The code will generate log files in the output dirs which you should inspect to see if things look as expected (ie, number of read samples, number of embeddings, etc).

When done, train.py will have generated a lot of models, one per epoch. The best model per run can be found in the folder corresponding to the last training stage, with the name best_*.

Then, the script eval.py takes the same info that goes in the table for the devsets above.

You can run train.py and eval.py with the —help flag to see what the expected inputs are.

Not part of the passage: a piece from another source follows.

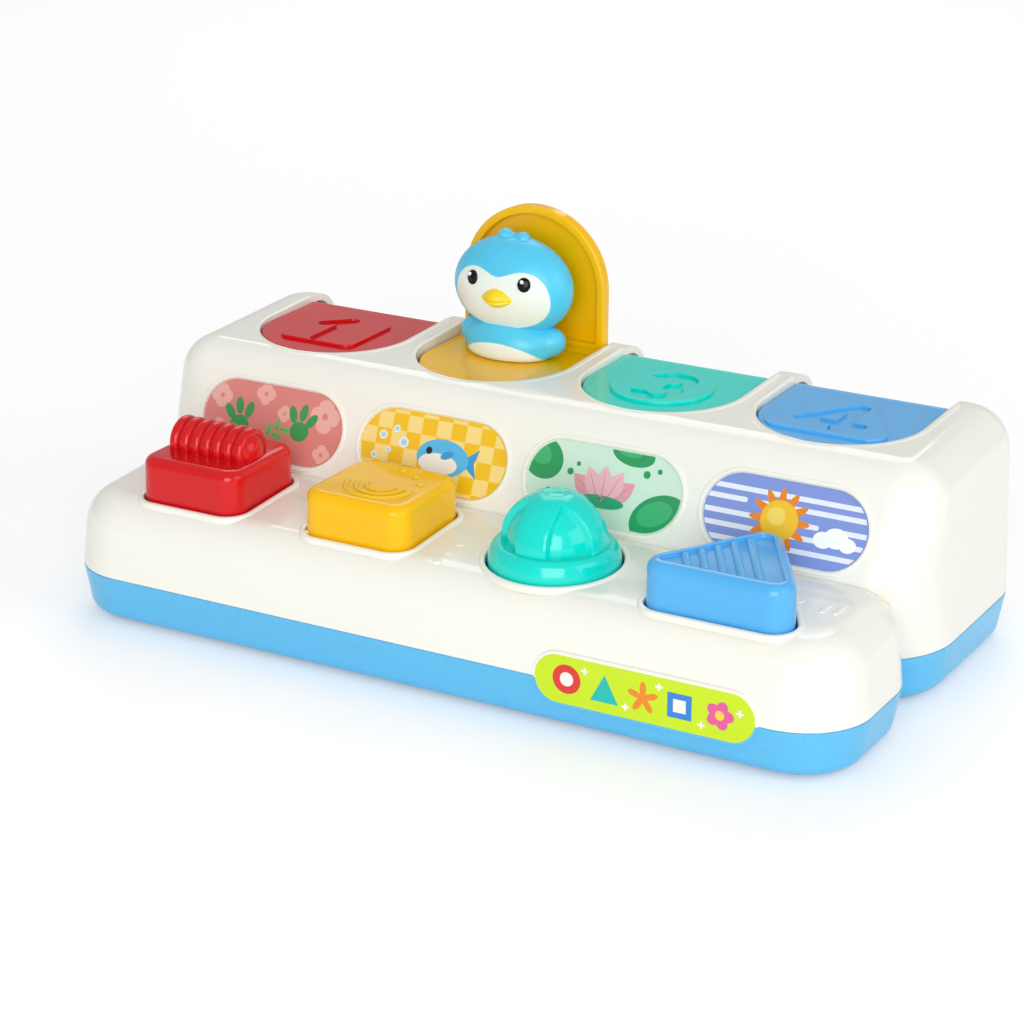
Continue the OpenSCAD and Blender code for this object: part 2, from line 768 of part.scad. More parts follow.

For now, for speaker verification, the DCA-PLDA model only knows how to calibrate trials that are given by a comparison of two individual speech waveforms since that is the way we create trials during training. The code in this repo can still score trials with multi-file enrollment models, but it does it in a hacky way. Basically, it scores each enrollment sample against the test sample for the trial and then averages the scores. This works reasonably well but it is not ideal. A generalization to scoring multi-sample enrollment trials within the model is left as future work.